DIRECTION: Stop after the line with "box_weld_short = 2.0": repeat exactly every line before it, beginning with the first, and that line itself.

INFORMATION SHOWN:
=======

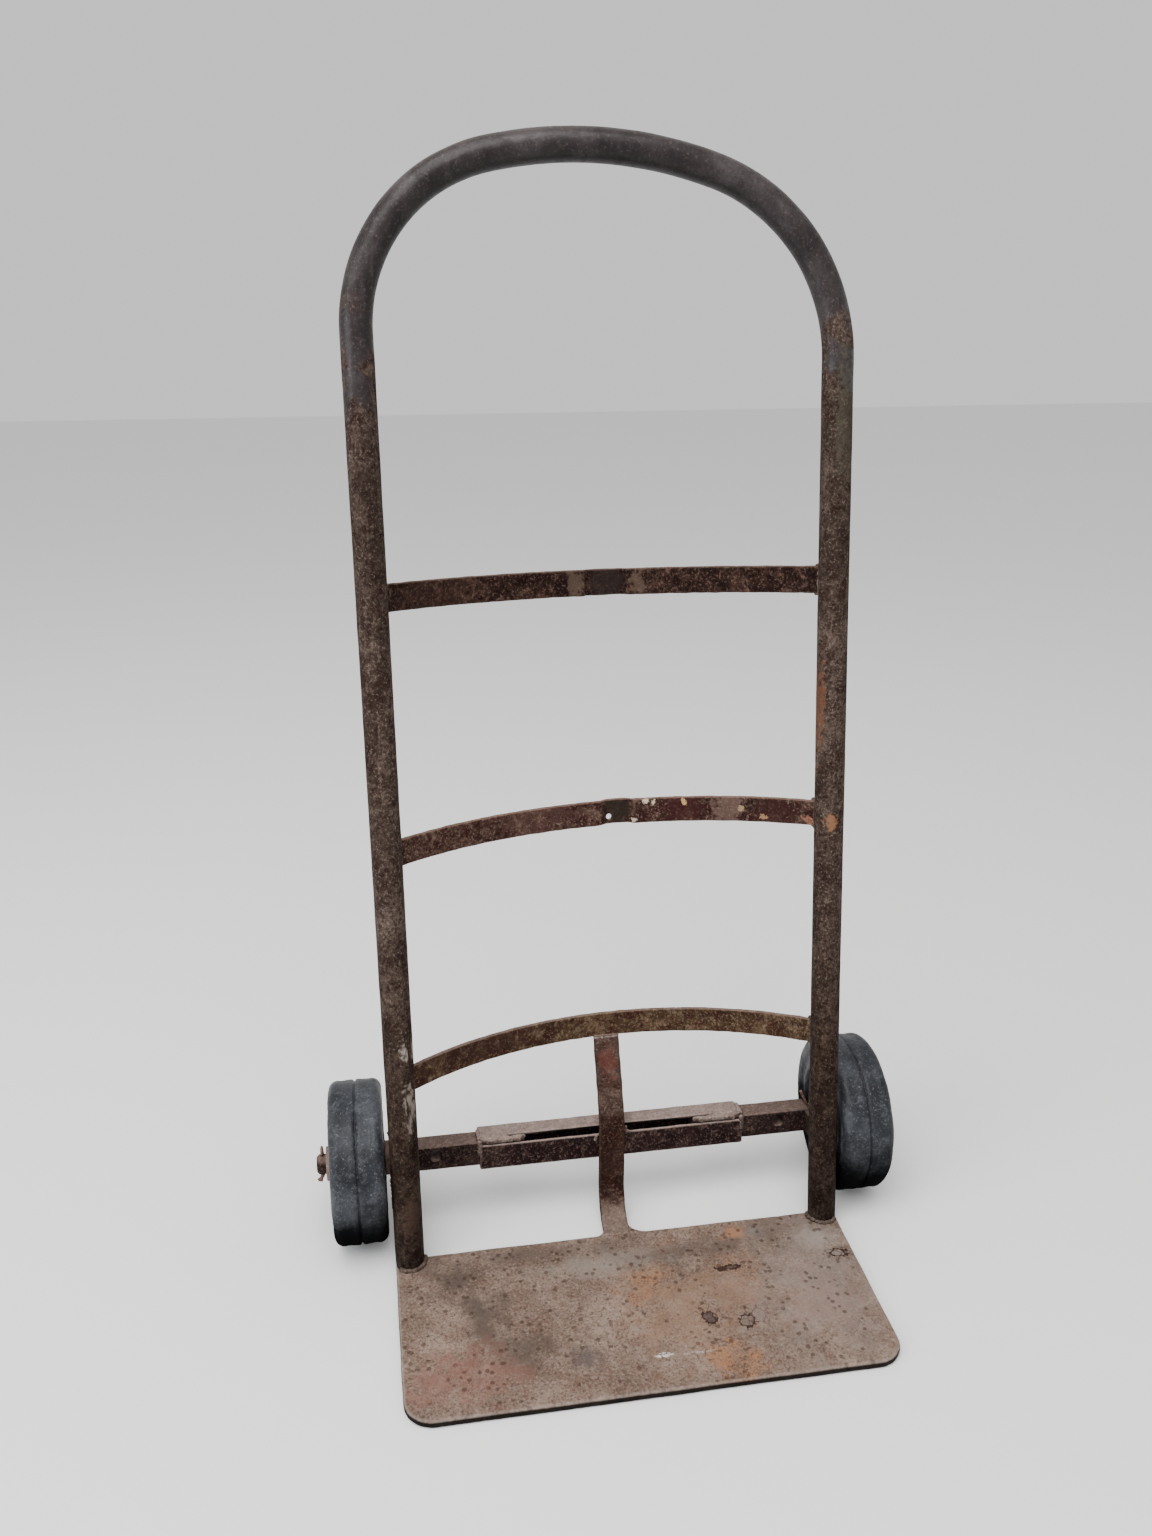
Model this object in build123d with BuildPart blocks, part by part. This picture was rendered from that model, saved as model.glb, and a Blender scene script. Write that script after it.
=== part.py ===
from build123d import *
import math
import os

os.makedirs("parts", exist_ok=True)

# Frame: X to the right, Y to the back, Z up. Origin on the floor midway between the rail feet.
# All sizes in millimetres and degrees.

# nose plate
plate_thickness = 8.0
plate_front = 185.0
plate_back = 6.4
plate_corner_radius = 25.0

# bent frame tube
lean = 8.2
rail_spacing = 400.0
tube_diameter = 26.7
tube_wall = 2.9
left_bend_radius = 136.0
left_bend_start = 825.6
right_bend_radius = 155.0
right_bend_start = 801.0
top_bend_radius = 351.0

# flat crossbars, bowed to the back
bar_width = 24.0
bar_thickness = 5.0
bar_bow = 78.0
upper_bar_height = 616.0
upper_bar_tilt = 1.0
upper_joggle_from = -9.0
upper_joggle_to = 32.0
middle_bar_height = 399.0
middle_bar_tilt = 6.0
middle_joggle_from = 3.0
middle_joggle_to = 34.0
lower_bar_height = 185.5
lower_bar_tilt = 5.7
joggle_depth = 5.0
joggle_run = 4.0
bar_hole_diameter = 6.0
bar_hole_across = 11.0
bar_hole_drop = 5.0

# axle
axle_up = 77.0
axle_back = 57.7
stub_square = 24.0
stub_inner_end = 84.0
stub_square_past_rail = 3.0
spindle_diameter = 19.0
spindle_past_wheel = 39.0
cross_hole_diameter = 12.0
cross_hole_inside_rail = 30.0
cross_hole_rise = 3.0
inner_pin_past_rail = 5.6
outer_pin_past_wheel = 33.8
pin_diameter = 4.2
pin_leg_radius = 1.35

# axle box of two angle irons
angle_thickness = 3.2
box_groove = 4.5
box_lap = -1.7
box_left_end = 128.0
box_right_end = 132.0
box_weld_short = 2.0

# centre strap
strap_width = 25.0
strap_thickness = 5.0
strap_top_centre = 3.0
strap_foot_centre = -2.0
strap_top_back = 77.0
strap_knee_up = 101.0
strap_knee_radius = 24.0
strap_run_on = 0.5
left_foot_fillet = 8.0
right_foot_fillet = 15.0

# axle brackets
bracket_thickness = 6.0
bracket_low = 50.0
bracket_high = 106.0
bracket_neck_back = 31.0

# wheels
wheel_radius = 76.0
wheel_width = 50.0
wheel_past_rail = 43.0
tyre_inner_radius = 46.0
tyre_shoulder_radius = 9.0
tread_groove_width = 3.0
tread_groove_depth = 2.5
rim_band_thickness = 4.0
rim_band_width = 42.0
web_thickness = 6.0
hub_barrel_radius = 19.0
bushing_outer_radius = 12.5
bushing_flange_radius = 16.0
running_clearance = 0.04
side_clearance = 0.3
washer_thickness = 4.7
washer_radius = 16.0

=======

CORRECT OUTPUT:
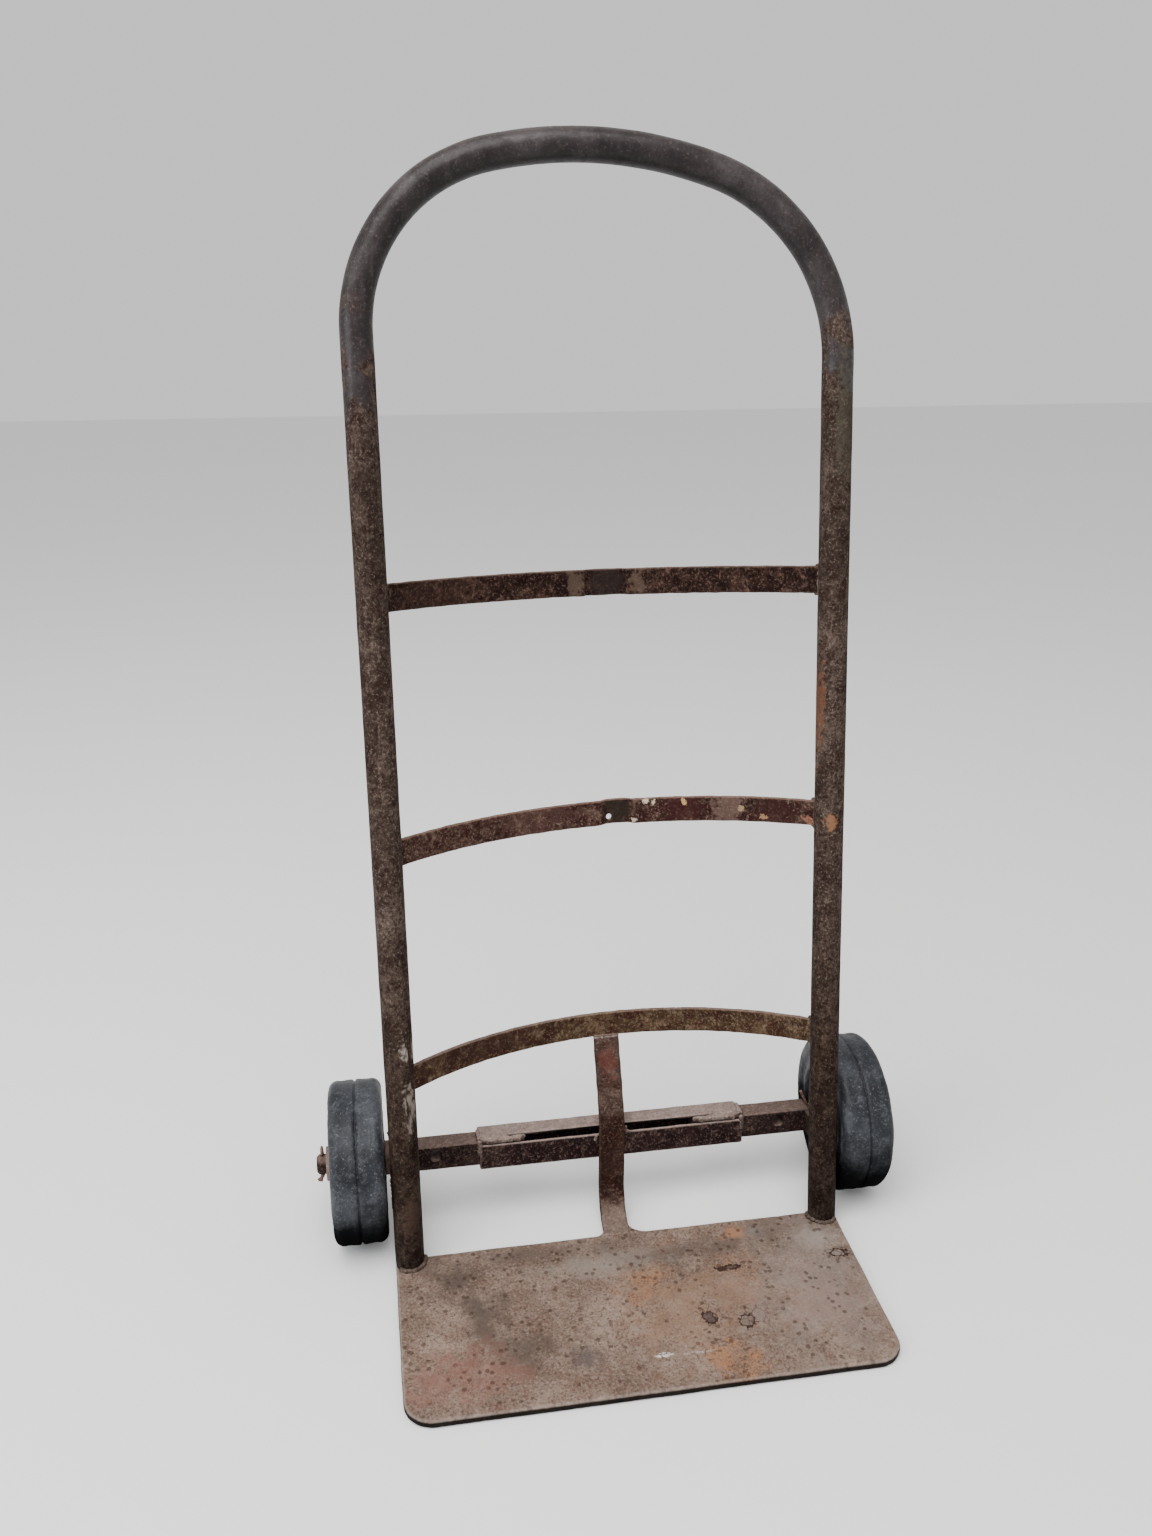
Model this object in build123d with BuildPart blocks, part by part. This picture was rendered from that model, saved as model.glb, and a Blender scene script. Write that script after it.
=== part.py ===
from build123d import *
import math
import os

os.makedirs("parts", exist_ok=True)

# Frame: X to the right, Y to the back, Z up. Origin on the floor midway between the rail feet.
# All sizes in millimetres and degrees.

# nose plate
plate_thickness = 8.0
plate_front = 185.0
plate_back = 6.4
plate_corner_radius = 25.0

# bent frame tube
lean = 8.2
rail_spacing = 400.0
tube_diameter = 26.7
tube_wall = 2.9
left_bend_radius = 136.0
left_bend_start = 825.6
right_bend_radius = 155.0
right_bend_start = 801.0
top_bend_radius = 351.0

# flat crossbars, bowed to the back
bar_width = 24.0
bar_thickness = 5.0
bar_bow = 78.0
upper_bar_height = 616.0
upper_bar_tilt = 1.0
upper_joggle_from = -9.0
upper_joggle_to = 32.0
middle_bar_height = 399.0
middle_bar_tilt = 6.0
middle_joggle_from = 3.0
middle_joggle_to = 34.0
lower_bar_height = 185.5
lower_bar_tilt = 5.7
joggle_depth = 5.0
joggle_run = 4.0
bar_hole_diameter = 6.0
bar_hole_across = 11.0
bar_hole_drop = 5.0

# axle
axle_up = 77.0
axle_back = 57.7
stub_square = 24.0
stub_inner_end = 84.0
stub_square_past_rail = 3.0
spindle_diameter = 19.0
spindle_past_wheel = 39.0
cross_hole_diameter = 12.0
cross_hole_inside_rail = 30.0
cross_hole_rise = 3.0
inner_pin_past_rail = 5.6
outer_pin_past_wheel = 33.8
pin_diameter = 4.2
pin_leg_radius = 1.35

# axle box of two angle irons
angle_thickness = 3.2
box_groove = 4.5
box_lap = -1.7
box_left_end = 128.0
box_right_end = 132.0
box_weld_short = 2.0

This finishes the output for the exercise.